Самой воды, которая течет в трубах и реках также боялся, как Гераклит. Возможно отсюда — страсть ползать по полу, асфальту, снегу, разливая перед собой ручей из молока: перформанс во многом держится на попытке преодоления своих собственных бзиков — самый надежный материал для артиста.

Природный артистизм Флягина заключался в его сугубой неакцентированности, будничности, сконцентрированной потерянности, упрямой горемычности представляемого характера. Такой фаталистический тип самоубийцы, романтика последнего дня солнечной системы. В этом характерном флягиновском стиле «исступленного меланхолизма» выполнено большинство его работ: бесконечный ряд «абстракций для кота», бесконечно повторяющееся, демоническое скатывание со стульев, бесконечные фрикции на ветвях дубов — словно он решился, наконец, обрюхатить мир, ибо он его уже давно за…ал, — не говоря уже о провокативных идеях и демаршах внутри товарищества, так сказать, на кухне «Новых тупых», где он играл роль архивариуса, хранителя «эталона», резонера, информационного центра и виночерпия (открывашка для бутылок всегда аккуратно лежала в его борейском закутке под лампой с зеленым абажуром). Одним словом — Мэтр.

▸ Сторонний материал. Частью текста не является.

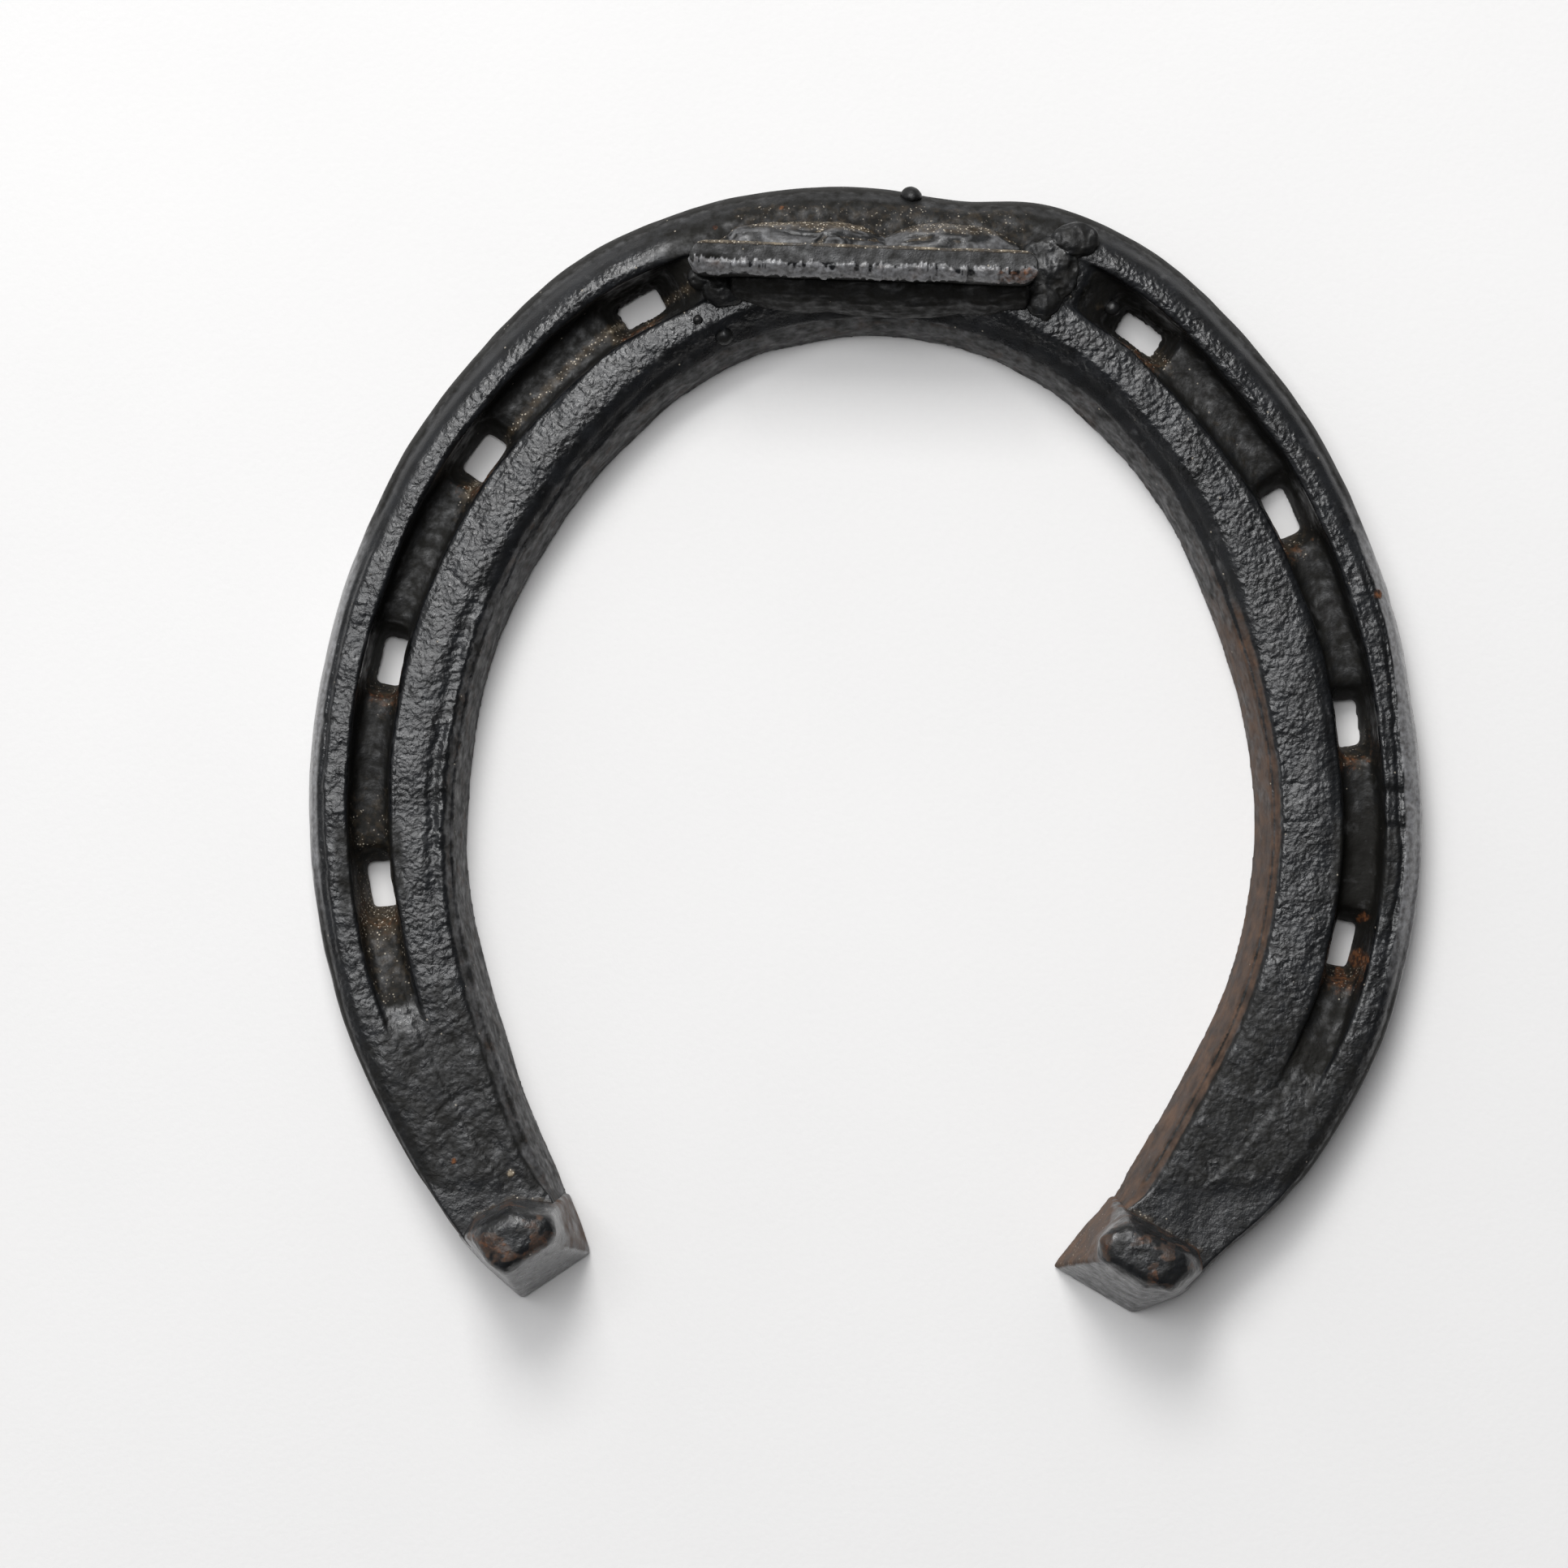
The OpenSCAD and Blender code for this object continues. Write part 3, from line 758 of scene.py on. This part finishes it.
def toe_bar(material):
    """The toe bar, with paint chipped off along its lower top edge, whose pale grey is also a painted glint,
    dust along the upper one, and its sides below the top darkened as painted shade.
    """
    piece = fine_copy("toe_bar", by_quality(0.16), 3, sink=0.5)
    p, normal = points_of(piece)
    own = TOE.own(p)
    top = ramp(own[:, 2], TOE.height - 0.6, TOE.height - 0.2)
    upper = ramp(own[:, 2], TOE.height - 2.6, TOE.height - 1.6)
    teeth = ridged(own, np.array([0.8, 2.4, 2.4]), 67, 2)
    chips = ramp(own[:, 1] - 0.5 * teeth + 0.2 * noise(own, 2.2, 77), -0.3, -0.7) * upper
    jagged = layered(own, np.array([2.2, 1.5, 1.5]), 69, 2)
    crater = np.exp(-((own[:, 0] + 0.88 * TOE.half_length) / 1.5) ** 2 - ((own[:, 1] + 0.6) / 0.6) ** 2)
    out = chips * (0.26 * teeth + 0.26 * jagged) - 0.35 * crater * upper
    out += 0.14 * layered(own, 5, 71, 3) + 0.02 * layered(own, 1.2, 73, 2)
    move_points(piece, p + normal * out[:, None])
    edge = top * ramp(own[:, 1], TOE.half_thick - 0.55, TOE.half_thick - 0.3)
    edge *= 0.8 + 0.3 * noise(own, 2.5, 75)
    right_end = ramp(own[:, 0], 0.55 * TOE.half_length, 0.85 * TOE.half_length)
    # worn marks the chipped edge, whose pale grey is worn paint and also a painted glint
    worn = chips * ramp(teeth, -0.1, 0.4) * ramp(own[:, 1], -2.1, -1.7)
    # The crater and the top take dirt; the sides below the top are darkened as painted shade
    dirt = 0.4 * crater + 0.7 * (1 - upper) + 0.4 * top * (1 - chips)
    dust = np.maximum(0.95 * edge, 0.1 * top)
    store(piece, pebble=0.12 * top + 0.6 * chips, dirt=dirt, rubbed=3.0 * worn, stain=0.2 * chips,
          rust=0.5 * right_end * chips, dust=dust)
    stands_for(piece, "toe_bar", material)


# How each weld flowed, in millimetres: grain along the bar, grain across it, height of the ripples, dust
WELDS = {
    "weld_outer_left": (7.0, 0.7, 0.22, 0.75),
    "weld_outer_right": (6.0, 1.2, 0.18, 0.65),
    "weld_inner_left": (5.0, 1.6, 0.14, 0.0),
    "weld_inner_middle": (5.0, 1.6, 0.14, 0.0),
    "weld_inner_right": (5.0, 1.6, 0.14, 0.0),
    "weld_end_left": (2.4, 2.0, 0.24, 0.15),
    "weld_end_right": (3.0, 2.4, 0.24, 0.1),
    "weld_spatter": (1.2, 1.2, 0.08, 0.0),
}
# How far the inner welds run into their neighbours
OVERLAP = 1.1
# How much of its height each end weld loses where it is highest
SQUASH = {"weld_end_left": 0.2, "weld_end_right": 0.45}


def lengthen(p, own):
    """Moves a weld's two ends along the toe bar, into its neighbours."""
    low, high = own[:, 0].min(), own[:, 0].max()
    shift = ramp(own[:, 0], high - 0.7, high - 0.3) - ramp(own[:, 0], low + 0.7, low + 0.3)
    p[:, :2] += OVERLAP * shift[:, None] * TOE.run


def weld(node, number, material):
    """A run or lump of weld metal, in strands that follow the toe bar."""
    along, across, ripple, dusty = WELDS[node]
    inner = "inner" in node
    outer = "outer" in node
    piece = fine_copy(node, by_quality(0.17), 5, swell=0.16)
    p, normal = points_of(piece)
    if inner:
        lengthen(p, TOE.own(p))
    own = TOE.own(p)
    bent = own + 0.8 * np.stack([noise(own, 3.5, 101 + k) for k in range(3)], axis=1)
    strands = ridged(bent, np.array([along, across, across]), 111 + (0 if inner else number), 2)
    lumps = layered(p, 2.6, 131, 3)
    if node in SQUASH:
        lumps -= 2.2 * pits(p, 2.4, 137, 0.55) - 0.8 * ridged(p, 1.5, 139, 2)
        p[:, 2] -= SQUASH[node] * np.clip(own[:, 2], 0, None)
    move_points(piece, p + normal * (ripple * (strands + 0.8 * lumps))[:, None])
    seam = ramp(strands, 0.25, -0.4)
    foot = ramp(own[:, 2], 1.0, 0.1)
    far_side = ramp(own[:, 1], TOE.half_thick + 1.6, TOE.half_thick + 2.8)
    dirt = 0.6 if inner else 0.4 + 0.2 * seam
    rubbed = 0.42 * ramp(strands, 0.1, 0.7) if outer else 0.0
    loose = np.maximum(foot, far_side) if outer else foot
    store(piece, pebble=0.05 if inner else 0.15, dirt=dirt, rubbed=rubbed, rust=0.25 * foot * dusty,
          dust=dusty * np.maximum(1.05 * seam, loose))
    stands_for(piece, node, material)


# ---- Heel calks ----

# How brown the inner face of each calk is, and how dirty its end face
CALKS = {"heel_calk_left": (0.3, 0.2), "heel_calk_right": (0.85, 0.3)}


def heel_calk(node, number, material):
    """A heel calk: a painted, rusty top over an end face and an inner face rubbed bare."""
    brown, dirty = CALKS[node]
    piece = fine_copy(node, by_quality(0.2), 32, swell=0.22, plant=planted)
    p, normal = points_of(piece)
    low, high = (corner.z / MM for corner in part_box(node))
    rise = (p[:, 2] - low) / (high - low) + 0.10 * layered(p, 2.5, 149, 2)
    end = end_face(p, normal) * ramp(rise, 0.92, 0.78)
    facing_in = -normal[:, 0] * np.sign(p[:, 0])
    inner = ramp(facing_in, 0.45, 0.75) * ramp(rise, 0.86, 0.70)
    bare = np.maximum(end, inner)
    lumps = layered(p, 2.6, 151 + number, 3)
    chips = ridged(p, 1.9, 161 + number, 2)
    streaks = layered(p, np.array([0.9, 0.9, 6.0]), 167, 2)
    above = ramp(rise, 0.0, 0.25)
    out = (0.12 * lumps + 0.05 * chips) * (1 - bare) * above + 0.02 * streaks * bare
    move_points(piece, p + normal * out[:, None])
    patches = ramp(layered(p, 1.9, 171 + number, 3), -0.05, 0.3)
    foot = ramp(rise, 0.3, 0.0) * (1 - end)
    painted = 1 - bare
    store(piece, pebble=0.4 * painted * above, dirt=0.3 * painted + dirty * end,
          rubbed=(0.76 - 0.42 * brown) * end + 0.45 * inner,
          stain=0.75 * brown * inner + 0.35 * foot + 0.45 * painted * patches,
          rust=0.38 * painted * patches, dust=0.2 * painted + 0.45 * brown * inner)
    stands_for(piece, node, material)


# ---- Stage, light and camera ----

FLOOR_HALF = 4.0
PAPER_DARK = (0.79, 0.783, 0.778, 1)
PAPER_PALE = (0.85, 0.843, 0.836, 1)


def floor():
    """A sheet of pale, faintly mottled paper under the hoof face."""
    corners = [(x * FLOOR_HALF, y * FLOOR_HALF, CAD_LOW.z) for x, y in ((-1, -1), (1, -1), (1, 1), (-1, 1))]
    mesh = bpy.data.meshes.new("floor")
    mesh.from_pydata(corners, [], [(0, 1, 2, 3)])
    sheet = bpy.data.objects.new("floor", mesh)
    bpy.context.scene.collection.objects.link(sheet)
    g = Graph("pale_paper")
    mottle = g.maths("ADD", g.maths("MULTIPLY", g.grain(40), 0.6), g.maths("MULTIPLY", g.grain(0.9), 0.4))
    g.set(g.shader.inputs["Base Color"], g.mix(mottle, PAPER_DARK, PAPER_PALE))
    g.shader.inputs["Roughness"].default_value = 0.7
    g.set(g.shader.inputs["Normal"], g.bump(g.grain(0.7), 0.05, 0.5))
    mesh.materials.append(g.material)


def lamp(name, place, side, watts, colour):
    """A square lamp that faces the middle of the shoe."""
    data = bpy.data.lights.new(name, "AREA")
    data.shape = "SQUARE"
    data.size = side
    data.energy = watts
    data.color = colour
    light = bpy.data.objects.new(name, data)
    light.location = Vector(place)
    light.rotation_euler = (CENTRE - light.location).to_track_quat("-Z", "Y").to_euler()
    bpy.context.scene.collection.objects.link(light)


LIT_SIDE = Vector((-0.6, 0.8, 0.1))
DARK_SIDE_GLOW, LIT_SIDE_GLOW = 0.05, 0.5
ROOM_COLOUR = (0.975, 0.98, 1.0, 1)
KEY_PLACE, KEY_SIDE, KEY_WATTS = (-0.18, 0.92, 1.08), 0.5, 10.5
KEY_COLOUR = (1, 0.995, 0.985)
OVERHEAD_PLACE, OVERHEAD_SIDE, OVERHEAD_WATTS = (-0.30, 0.40, 1.42), 0.9, 13.5
OVERHEAD_COLOUR = (0.985, 0.99, 1)


def studio():
    """A pale room, brighter on one side, with a lamp beyond the toe and a softer one above."""
    world = bpy.data.worlds.new("studio")
    world.use_nodes = True
    tree = world.node_tree
    toward = tree.nodes.new("ShaderNodeTexCoord").outputs["Generated"]
    facing = tree.nodes.new("ShaderNodeVectorMath")
    facing.operation = "DOT_PRODUCT"
    facing.inputs[1].default_value = LIT_SIDE.normalized()
    tree.links.new(toward, facing.inputs[0])
    glow = tree.nodes.new("ShaderNodeMapRange")
    glow.inputs["From Min"].default_value = -0.4
    glow.inputs["From Max"].default_value = 0.9
    glow.inputs["To Min"].default_value = DARK_SIDE_GLOW
    glow.inputs["To Max"].default_value = LIT_SIDE_GLOW
    tree.links.new(facing.outputs["Value"], glow.inputs["Value"])
    back = tree.nodes["Background"]
    back.inputs["Color"].default_value = ROOM_COLOUR
    tree.links.new(glow.outputs["Result"], back.inputs["Strength"])
    bpy.context.scene.world = world
    lamp("key", KEY_PLACE, KEY_SIDE, KEY_WATTS, KEY_COLOUR)
    lamp("overhead", OVERHEAD_PLACE, OVERHEAD_SIDE, OVERHEAD_WATTS, OVERHEAD_COLOUR)


# The camera looks straight down. FIELD is what it sees across, at FIELD_HEIGHT above the floor.
FIELD = 193.2 * MM
FIELD_HEIGHT = 1.5 * MM
CAMERA_HEIGHT = 0.70
SENSOR_WIDTH = 36
LOOK_OFF = Vector((-10.0, -4.15)) * MM


def camera():
    """The camera above the shoe, LOOK_OFF from its middle."""
    data = bpy.data.cameras.new("camera")
    data.sensor_width = SENSOR_WIDTH
    data.lens = data.sensor_width * (CAMERA_HEIGHT - FIELD_HEIGHT) / FIELD
    data.clip_start, data.clip_end = 0.05, 20
    eye = bpy.data.objects.new("camera", data)
    eye.location = (CENTRE.x + LOOK_OFF.x, CENTRE.y + LOOK_OFF.y, CAMERA_HEIGHT)
    bpy.context.scene.collection.objects.link(eye)
    bpy.context.scene.camera = eye
    bpy.context.scene.view_settings.view_transform = "Standard"


camera()
studio()
floor()
shoe_bar(weathered("shoe_paint"))
toe_bar(weathered("toe_bar_paint"))
weld_paint = weathered("weld_paint")
for number, node in enumerate(WELDS):
    weld(node, number, weld_paint)
calk_steel = weathered("calk_steel")
for number, node in enumerate(CALKS):
    heel_calk(node, number, calk_steel)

Еще в самом начале нашей совместной деятельности я принес ему на проверку свои коллажи на обоях — как мне казалось, неописуемой красоты. Флягин сказал: «Тебе бы, батенька, следовало бы обратиться с этими штучками к Тимуру Новикову. У нас эта твоя гламурная фигня не пройдет». Фигней были ничего не взыскующие серебряные загогулины сосисочной формы. Но не формы были плохи, а то, что они серебряные. Вот если бы они были выстрижены из кирзовых сапог, «тогда еще — туда-сюда…». Флягин всегда был адептом «бедного искусства», переходящего в «плохое», в «голое», в «совсем никакое», в «неискусство», в «обнаженную концептуальность», в «контекст»… (См. фото, где на пейзаже выложено слово «пейзаж» — чем не начало новой письменности для новых смыслополаганий.)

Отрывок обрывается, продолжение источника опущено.